Monday, 31 March 2014

Barbara Kruger

Barbara Kruger's photographic/typographic work features slogans that send a political or social message:

"Your body is a battleground"


"You are not yourself"


"Not stupid enough"


Kruger's use of celebrities in her work is something I find interesting, as often audiences are far more likely to pay attention to a familiar face. Her use of bold colour, type and wording engages the viewer immediately:

"Much of her text questions the viewer about feminism, consumerism, and individual autonomy and desire, although her black-and-white images are culled from the mainstream magazines that sell the very ideas she is disputing.
Kruger juxtaposes her imagery and text containing criticism of sexism and the circulation of power within cultures is a recurring motif in Kruger's work.

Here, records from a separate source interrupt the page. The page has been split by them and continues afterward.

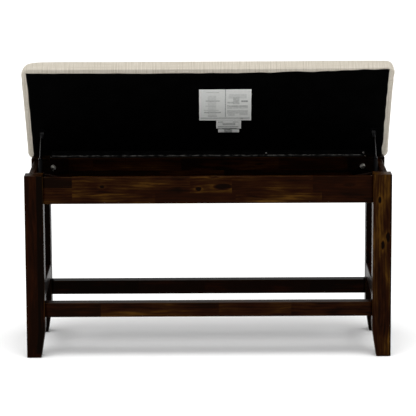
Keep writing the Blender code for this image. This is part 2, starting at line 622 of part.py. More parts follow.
def make_stay(bench, lid, side, sign):
    """Makes one gas stay: foot bracket, tube, rod, socket and lid bracket."""
    open_length = stay_length(LID_PIVOT, 0.0)
    collar = stay_length(LID_PIVOT, 1.0) - STAY_CLOSED_NOSE
    run = lid_point(LID_PIVOT) - FOOT_PIVOT
    angle = math.atan2(run.z, run.y)
    foot = (sign * STAY_X, FOOT_PIVOT.y, FOOT_PIVOT.z)
    head = (sign * STAY_X, lid_point(LID_PIVOT).y, lid_point(LID_PIVOT).z)
    turn = (angle, 0, 0)

    # The tube and its eye run along +Y from the foot pivot; the tube starts clear of the stud's head.
    bm = bmesh.new()
    add_cylinder(bm, (0, PIVOT_HEAD_RADIUS + GAP, 0), (0, collar - STAY_COLLAR_LENGTH, 0), STAY_TUBE_RADIUS)
    tube = make_object(f"stay_tube_{side}", bm, black_enamel(), bench, foot, turn)
    added = bmesh.new()
    add_cylinder(added, (0, collar - 2 * STAY_COLLAR_LENGTH, 0), (0, collar, 0), STAY_COLLAR_RADIUS)
    combine(tube, added, "UNION")
    eye = bmesh.new()
    add_cylinder(eye, (-EYE_WIDTH / 2, 0, 0), (EYE_WIDTH / 2, 0, 0), EYE_RADIUS)
    combine(tube, eye, "UNION")
    cuts = bmesh.new()
    add_cylinder(cuts, (0, STAY_BORE_FLOOR, 0), (0, collar + STAY_COLLAR_LENGTH, 0),
                 STAY_ROD_RADIUS + STAY_ROD_CLEARANCE)
    combine(tube, cuts, "DIFFERENCE")
    pin_hole = bmesh.new()
    add_cylinder(pin_hole, (-EYE_WIDTH, 0, 0), (EYE_WIDTH, 0, 0), PIVOT_RADIUS + PIVOT_CLEARANCE)
    combine(tube, pin_hole, "DIFFERENCE")
    shade_round(tube)

    # The rod and its socket run along -Y from the lid pivot.
    rod_end = -(open_length - collar + STAY_ROD_INSIDE)
    rod = bmesh.new()
    add_cylinder(rod, (0, rod_end, 0), (0, -SOCKET_LENGTH - GAP, 0), STAY_ROD_RADIUS)
    shade_round(make_object(f"stay_rod_{side}", rod, nitrided_steel(), bench, head, turn))
    body = bmesh.new()
    add_cylinder(body, (0, -SOCKET_LENGTH, 0), (0, 0, 0), SOCKET_RADIUS * SOCKET_DRAFT, SOCKET_RADIUS)
    socket = make_object(f"stay_socket_{side}", body, black_nylon(), bench, head, turn)
    eye = bmesh.new()
    add_cylinder(eye, (-EYE_WIDTH / 2, 0, 0), (EYE_WIDTH / 2, 0, 0), EYE_RADIUS)
    combine(socket, eye, "UNION")
    cap = bmesh.new()
    inner_side = -sign * EYE_WIDTH / 2
    add_cylinder(cap, (inner_side / 2, 0, 0), (inner_side - sign * PIVOT_HEAD_HEIGHT, 0, 0), PIVOT_HEAD_RADIUS)
    combine(socket, cap, "UNION")
    shade_round(socket)

    make_foot_bracket(bench, side, sign, foot)
    make_lid_bracket(lid, side, sign)


def make_foot_bracket(bench, side, sign, foot):
    """Makes the plate on the side apron with the headed stud that the tube's eye turns on."""
    wall = (BOX_HALF_WIDTH - GAP - STAY_X) * sign
    plate = bmesh.new()
    face = wall - sign * BRACKET_THICKNESS
    add_box(plate, (min(wall, face), -FOOT_PLATE_HALF, -FOOT_PLATE_HALF),
            (max(wall, face), FOOT_PLATE_HALF, FOOT_PLATE_HALF))
    bracket = make_object(f"stay_foot_bracket_{side}", plate, black_enamel(), bench, foot)
    head = -sign * (EYE_WIDTH / 2 + GAP)
    stud = bmesh.new()
    add_cylinder(stud, ((wall + face) / 2, 0, 0), (head - sign * PIVOT_HEAD_HEIGHT / 2, 0, 0), PIVOT_RADIUS)
    combine(bracket, stud, "UNION")
    cap = bmesh.new()
    add_cylinder(cap, (head, 0, 0), (head - sign * PIVOT_HEAD_HEIGHT, 0, 0), PIVOT_HEAD_RADIUS)
    combine(bracket, cap, "UNION")


def make_lid_bracket(lid, side, sign):
    """Makes the angle bracket under the lid; its boss stops just short of the stay's socket."""
    boss_end = sign * (EYE_WIDTH / 2 + GAP)
    plate_in = boss_end + sign * PIVOT_HEAD_HEIGHT
    plate_out = plate_in + sign * BRACKET_THICKNESS
    flange_top = STAY_LID_DROP - GAP
    flange_in = plate_out - sign * BRACKET_FLANGE
    location = (sign * STAY_X, LID_PIVOT.y, LID_PIVOT.z)
    plate = bmesh.new()
    add_box(plate, (min(plate_in, plate_out), -BRACKET_HALF_WIDTH, -BRACKET_HALF_WIDTH),
            (max(plate_in, plate_out), BRACKET_HALF_WIDTH, flange_top))
    bracket = make_object(f"stay_lid_bracket_{side}", plate, black_enamel(), lid, location)
    flange = bmesh.new()
    add_box(flange, (min(flange_in, plate_out), -BRACKET_HALF_WIDTH, flange_top - BRACKET_THICKNESS),
            (max(flange_in, plate_out), BRACKET_HALF_WIDTH, flange_top))
    combine(bracket, flange, "UNION")
    boss = bmesh.new()
    add_cylinder(boss, (boss_end, 0, 0), ((plate_in + plate_out) / 2, 0, 0), PIVOT_HEAD_RADIUS)
    combine(bracket, boss, "UNION")


# ---------------------------------------------------------------- the whole bench
def make_bench():
    for old in list(bpy.data.objects):
        bpy.data.objects.remove(old, do_unlink=True)
    bench = make_empty("bench", (0, -ORIGIN_Y, 0))
    lid = make_empty("lid", (0, HINGE_Y, HINGE_Z), (-OPEN_ANGLE, 0, 0), bench)
    make_aprons(bench)
    make_stretchers(bench)
    for row, along in (("front", -1), ("rear", 1)):
        for side, across in (("left", -1), ("right", 1)):
            corner = f"{row}_{side}"
            make_leg(bench, f"leg_{corner}", across, along)
            make_glide(bench, f"glide_{corner}", across, along)
            make_corner_block(bench, corner, across, along)
    make_box_floor(bench)
    make_hinge(bench, lid)
    make_lid(lid)
    make_labels(lid)
    make_stay(bench, lid, "left", -1)
    make_stay(bench, lid, "right", 1)


make_bench()
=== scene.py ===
"""Storage bench: a lacquered acacia frame under a padded, linen-covered lid on a piano hinge.

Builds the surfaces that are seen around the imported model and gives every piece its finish. Metres, +Z up,
front towards -Y. What belongs to the lid is shaped with the lid closed, then turned up to where it rests.
"""

import json
import math
import random

import bmesh
import bpy
from mathutils import Matrix, Vector, noise


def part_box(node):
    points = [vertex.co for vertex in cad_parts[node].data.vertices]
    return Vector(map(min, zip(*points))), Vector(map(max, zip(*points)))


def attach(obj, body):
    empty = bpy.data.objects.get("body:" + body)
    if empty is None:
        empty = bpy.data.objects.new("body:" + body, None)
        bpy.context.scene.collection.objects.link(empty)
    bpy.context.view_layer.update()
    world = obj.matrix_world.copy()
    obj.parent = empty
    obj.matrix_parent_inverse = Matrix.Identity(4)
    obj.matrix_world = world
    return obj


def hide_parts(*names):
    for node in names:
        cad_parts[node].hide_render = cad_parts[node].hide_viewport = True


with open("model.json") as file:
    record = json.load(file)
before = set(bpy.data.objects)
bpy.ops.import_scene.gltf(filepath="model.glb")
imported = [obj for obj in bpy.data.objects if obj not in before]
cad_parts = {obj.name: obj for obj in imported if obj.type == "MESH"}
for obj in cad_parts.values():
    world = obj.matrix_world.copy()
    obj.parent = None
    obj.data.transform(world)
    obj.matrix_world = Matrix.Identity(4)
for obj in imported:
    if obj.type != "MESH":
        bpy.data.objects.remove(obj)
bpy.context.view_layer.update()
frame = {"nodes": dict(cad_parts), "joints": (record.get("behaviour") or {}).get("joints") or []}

bl_info = {
    "name": "Storage bench",
    "version": (1, 0, 0),
    "blender": (4, 5, 0),
    "location": "View3D > Sidebar > Bench",
    "description": "Builds the timber, upholstery, fittings and stage of a hinged-lid storage bench",
    "category": "Object",
}

MM = 0.001

CORNERS = ("front_left", "front_right", "rear_left", "rear_right")
SIDES = ("front", "rear", "left", "right")

LID_JOINT = next(joint for joint in frame["joints"] if joint["name"] == "lid_hinge")
HINGE = Vector(LID_JOINT["pos_m"])
OPEN_ANGLE = math.radians(max(LID_JOINT["range_deg"]))
LID_PLACE = Matrix.Translation(HINGE) @ Matrix.Rotation(-OPEN_ANGLE, 4, "X")


def linear(code):
    """Turns an sRGB hex colour into the linear values that shaders take."""
    shares = [int(code[i:i + 2], 16) / 255 for i in (0, 2, 4)]
    return tuple(s / 12.92 if s <= 0.04045 else ((s + 0.055) / 1.055) ** 2.4 for s in shares)


def closed_box(node):
    """Returns a lid node's lowest and highest corners with the lid closed, counted from the hinge axis."""
    turn = LID_PLACE.inverted()
    points = [turn @ vert.co for vert in frame["nodes"][node].data.vertices]
    low = Vector([min(point[i] for point in points) for i in range(3)])
    high = Vector([max(point[i] for point in points) for i in range(3)])
    return low, high


# ---------------------------------------------------------------- sizes and colours
class BENCH_PG_timber(bpy.types.PropertyGroup):
    """Sizes and colours of the lacquered timber."""
    arris: bpy.props.FloatProperty(
        name="Arris radius", description="Rounding of the long edges", default=1.8 * MM,
        min=0.5 * MM, max=5 * MM, unit="LENGTH", precision=4)
    wear: bpy.props.FloatProperty(
        name="Edge wear", description="How deep sanding has eaten into the edges", default=0.5 * MM,
        min=0.0, max=2 * MM, unit="LENGTH", precision=4)
    black: bpy.props.FloatVectorProperty(
        name="Dark streak", description="Colour of the dark heartwood streaks under the stain",
        subtype="COLOR", default=linear("070301"), min=0.0, max=1.0)
    maroon: bpy.props.FloatVectorProperty(
        name="Maroon", description="Stained heartwood with a red cast", subtype="COLOR",
        default=linear("1a0802"), min=0.0, max=1.0)
    brown: bpy.props.FloatVectorProperty(
        name="Brown", description="Main colour of the stained wood", subtype="COLOR",
        default=linear("251304"), min=0.0, max=1.0)
    gold: bpy.props.FloatVectorProperty(
        name="Gold", description="Lighter figure where the wood took little stain", subtype="COLOR",
        default=linear("472e0b"), min=0.0, max=1.0)


class BENCH_PG_lid(bpy.types.PropertyGroup):
    """Sizes and colours of the padded lid."""
    crown: bpy.props.FloatProperty(
        name="Crown", description="How far the seat rises in its middle", default=2.5 * MM,
        min=0.0, max=15 * MM, unit="LENGTH", precision=4)
    swell: bpy.props.FloatProperty(
        name="Swell limit", description="The furthest that the stuffed cover moves from its pattern",
        default=5 * MM, min=0.0, max=20 * MM, unit="LENGTH", precision=4)
    thread: bpy.props.FloatProperty(
        name="Thread spacing", description="Distance between threads of the linen weave", default=1.2 * MM,
        min=0.3 * MM, max=4 * MM, unit="LENGTH", precision=4)
    linen: bpy.props.FloatVectorProperty(
        name="Linen", description="Main colour of the cover", subtype="COLOR",
        default=linear("cdc6ba"), min=0.0, max=1.0)
    slub: bpy.props.FloatVectorProperty(
        name="Slub", description="Colour of the darker, thicker threads", subtype="COLOR",
        default=linear("aca494"), min=0.0, max=1.0)
    cloth: bpy.props.FloatVectorProperty(
        name="Dust cover", description="Colour of the black cloth under the lid", subtype="COLOR",
        default=linear("020202"), min=0.0, max=1.0)
    label: bpy.props.FloatVectorProperty(
        name="Label", description="Colour of the spun fibre label", subtype="COLOR",
        default=linear("e6e7e4"), min=0.0, max=1.0)
    print: bpy.props.FloatVectorProperty(
        name="Label print", description="Colour of the printed lines", subtype="COLOR",
        default=linear("5f6461"), min=0.0, max=1.0)


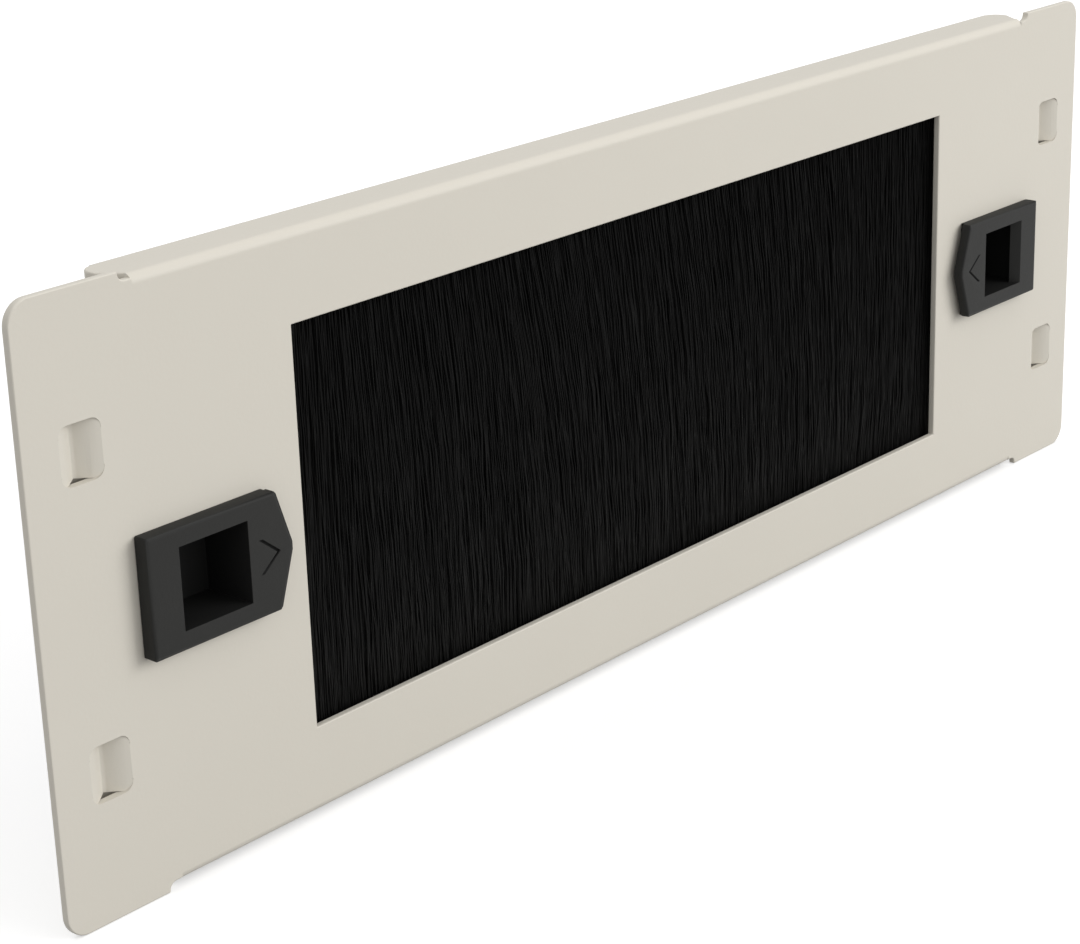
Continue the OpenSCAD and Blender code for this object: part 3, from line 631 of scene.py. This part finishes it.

The text in her works of the 1980s includes such phrases as "Your comfort is my silence" (1981), "You invest in the divinity of the masterpiece" (1982), and "I shop therefore I am" (1987). She has said that "I work with pictures and words because they have the ability to determine who we are and who we aren’t." A larger category that threads through her work is the appropriation and alteration of existing images. The importance of appropriation art in contemporary culture lay in its ability to play with preponderant imagistic and textual conventions: to mash up meanings and create new ones. Her poster for the 1989 Women's March on Washington in support of legal abortion included a woman's face bisected into positive and negative photographic reproductions, accompanied by the text "Your Body is a battleground."
Addressing issues of language and sign, Kruger has often been grouped with such feminist postmodern artists which she was interleaved by Jenny Holzer. Like Holzer, she uses the techniques of mass communication and advertising to explore gender and identity."